- **Short exercise**: The exercise asks you to copy every line below in which "empty" appears.

- **Data for this task**:
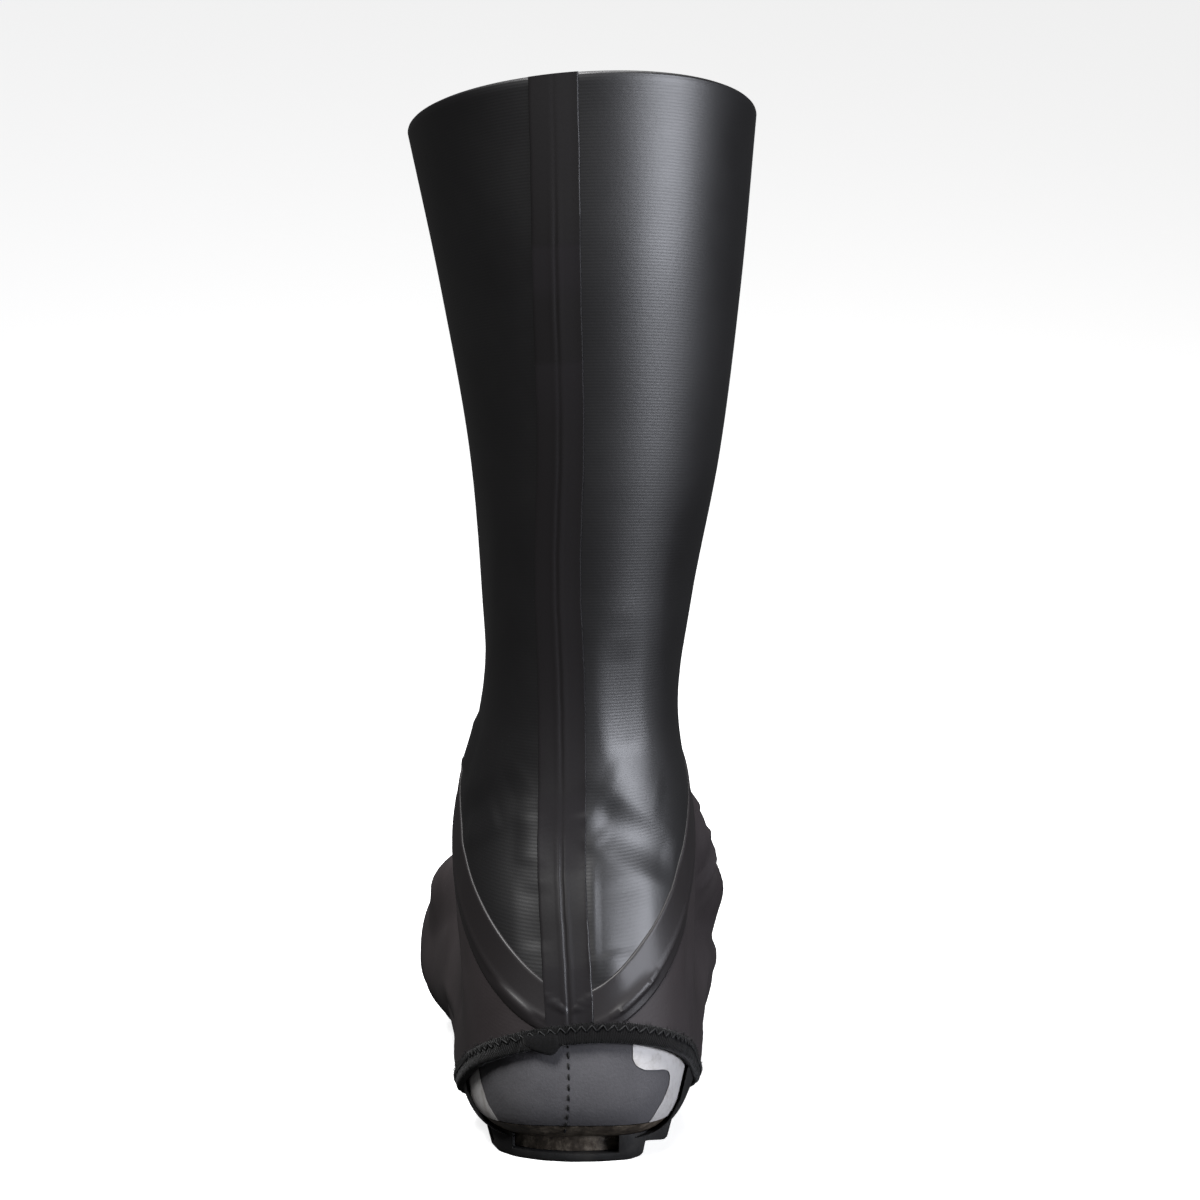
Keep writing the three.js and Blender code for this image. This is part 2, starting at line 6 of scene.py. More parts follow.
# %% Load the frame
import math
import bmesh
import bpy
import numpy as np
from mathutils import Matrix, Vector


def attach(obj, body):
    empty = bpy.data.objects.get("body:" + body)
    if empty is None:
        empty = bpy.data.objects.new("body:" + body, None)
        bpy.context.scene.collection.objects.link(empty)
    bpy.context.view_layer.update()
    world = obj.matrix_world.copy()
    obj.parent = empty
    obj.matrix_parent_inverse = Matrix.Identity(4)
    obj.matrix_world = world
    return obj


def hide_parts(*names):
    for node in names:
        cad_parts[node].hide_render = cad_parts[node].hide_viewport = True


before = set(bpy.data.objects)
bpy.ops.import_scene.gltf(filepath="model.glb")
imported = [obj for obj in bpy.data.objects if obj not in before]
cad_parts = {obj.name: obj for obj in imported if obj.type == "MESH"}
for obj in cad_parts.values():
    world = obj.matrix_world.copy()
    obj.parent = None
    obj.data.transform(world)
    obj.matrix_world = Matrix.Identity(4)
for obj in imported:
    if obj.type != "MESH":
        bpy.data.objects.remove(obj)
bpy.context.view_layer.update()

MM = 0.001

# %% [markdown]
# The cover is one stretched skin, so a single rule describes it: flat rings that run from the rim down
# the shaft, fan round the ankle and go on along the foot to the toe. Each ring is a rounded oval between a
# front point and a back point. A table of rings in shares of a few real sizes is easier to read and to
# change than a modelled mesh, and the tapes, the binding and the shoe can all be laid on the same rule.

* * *

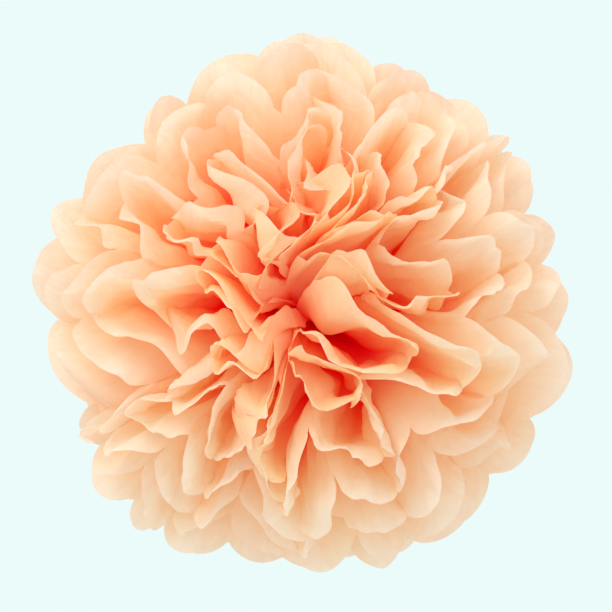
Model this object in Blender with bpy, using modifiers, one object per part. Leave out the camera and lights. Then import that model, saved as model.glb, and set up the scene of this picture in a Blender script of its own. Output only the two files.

- **The output**:
    empty = bpy.data.objects.get("body:" + body)
    if empty is None:
        empty = bpy.data.objects.new("body:" + body, None)
        bpy.context.scene.collection.objects.link(empty)
    obj.parent = empty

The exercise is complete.